O CINEMA DE BUTECO ADVERTE: A crítica de Coringa: Delírio a Dois possui spoilers e deverá ser apreciada com moderação.
DURANTE A CONTINUAÇÃO DO ELOGIADO LONGA-METRAGEM DE 2019, a personagem Lee (Lady Gaga) conversa com Arthur (Joaquin Phoenix) e combina de dar para o público o que eles querem ver. Essa cena resume tudo que você precisa saber sobre Coringa: Delírio a Dois (Joker: Folie à Deux, Todd Phillips, 2024). Se a primeira parte da história causou desconforto pela maneira como o público se identificou com o vilão, a sequência se esforça para incomodar os fãs bitolados. E acerta em cheio.
Longe de ser uma produção excepcional, Coringa 2 será lembrado como o maior banho de água fria dos últimos anos. O que é uma pena, afinal existe a grande chance de uma injustiça ser feita e o filme ser lembrado como “ruim” ou “medíocre”, quando na verdade, ele apenas confrontou as expectativas da audiência. Existe um problema comum no espectador que cria expectativas quando vai ver um filme, mas nem o mais pessimista poderia imaginar que a continuação de Coringa seria um musical – e isso deve ter irritado bastante aquelas pessoas que descobriram o cinema com a Marvel ou os alucinados que usaram o Coringa como sinônimo de motivação em frases de efeito nas redes sociais.

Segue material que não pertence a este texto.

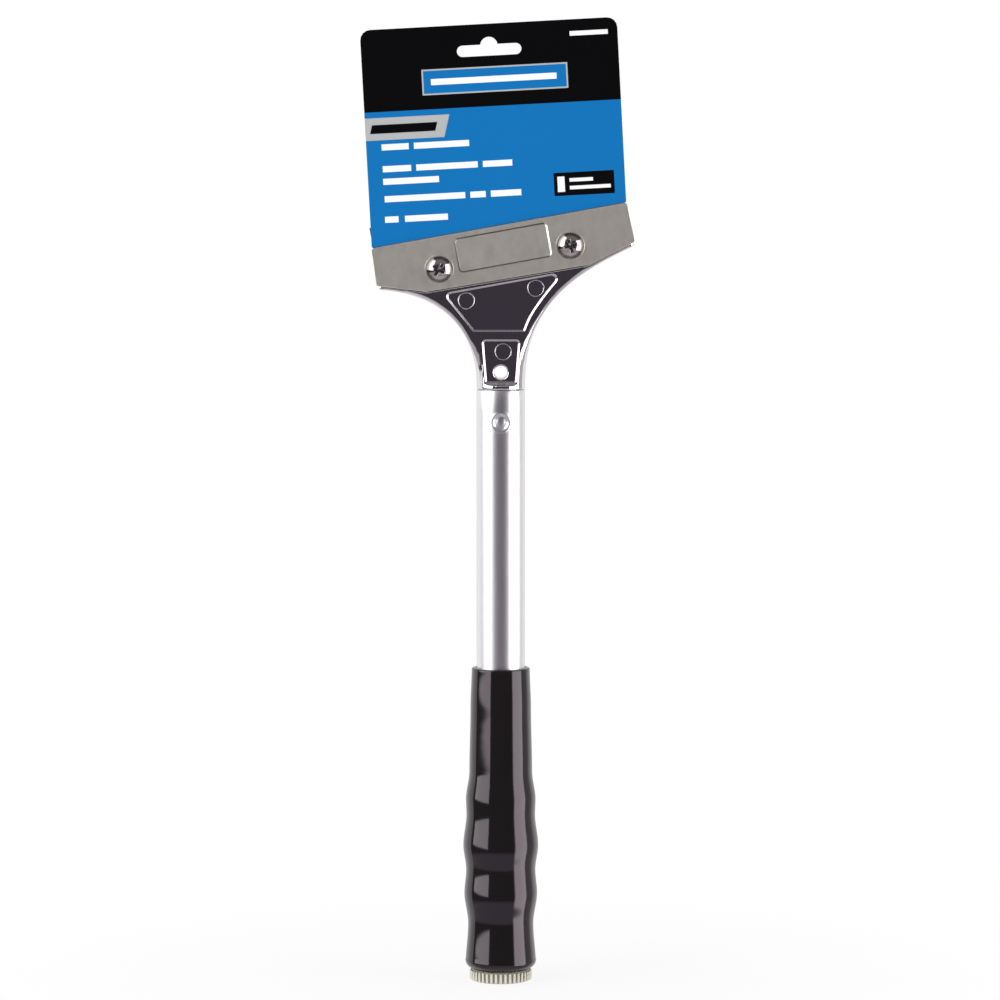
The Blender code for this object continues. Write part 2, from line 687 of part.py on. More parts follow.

Coringa: Delírio a Dois conta tudo que acontece após os eventos da produção anterior. Arthur vive deprimido na prisão, apenas aguardando pelo seu veredicto enquanto é oprimido pelos guardas e observa o empenho (inútil) de sua advogada. Tudo muda a partir do momento em que ele se envolve com outra prisioneira, que transforma a sua vida trazendo de volta toda a faísca de vida que parecia perdida.
Desavisados podem até achar a sinopse acima bem promissora, não é verdade? Basta puxar a memória do filme de 2019 e pronto. Mais um grande thriller, um profundo estudo de personagem completo para relembrar Taxi Driver e O Rei da Comédia novamente, mas não é bem assim. Coringa: Delírio a Dois tem tanta vontade de incomodar dentro da exploração da loucura do seu protagonista, que se perde. Uma hora é um filme de prisão, depois flerta com produções de julgamentos, e derrapa como um romance tóxico entre duas pessoas mentalmente instáveis.
Ao incorporar a linguagem musical dentro da narrativa, o que é coeso dentro das declarações do protagonista, o diretor garante seu objetivo de irritar o público comum. Para essas pessoas, nada pode ser pior que um musical. As sequências musicais são fraquinhas e pouco exploram o potencial de Gaga ou do ambiente cinzento de uma prisão sob a perspectiva de um louco. Nada contra as músicas escolhidas, mas pela completa ausência de graça nas coreografias e fotografia. Ainda que explicado, o lado musical de Coringa soa gratuito e menor pela falta de cuidado e atenção do diretor.
Phoenix não adiciona nada de especial para seu Arthur e Gaga parece confortável com uma personagem complexa, mas que nunca ganha tanto espaço dentro da narrativa. A mudança na abordagem da personagem é curiosa. Dentro das limitações impostas pela loucura do protagonista, ela faz uma leitura que se afasta totalmente do que Margot Robbie fez em Esquadrão Suicida. Completando o elenco, Harry Lawtey (Industry) aparece como Harvey Dent, talvez o maior presente para os fãs dos quadrinhos. Pomposo e arrogante, Dent tem seus quinze minutos de atenção e se despede exatamente como o clássico vilão.
Coringa: Delírio a Dois é o lançamento mais polêmico da temporada. Você irá encontrar muitas análises negativas (especialmente nos horripilantes agregadores de notas), mas também terá percepções menos emocionadas apontando os acertos de Todd Phillips. No final das contas, tudo depende do seu nível de expectativa e preparo emocional para lidar com a realidade de ver uma narrativa que pouco se parece com a trama anterior. O que você me diz?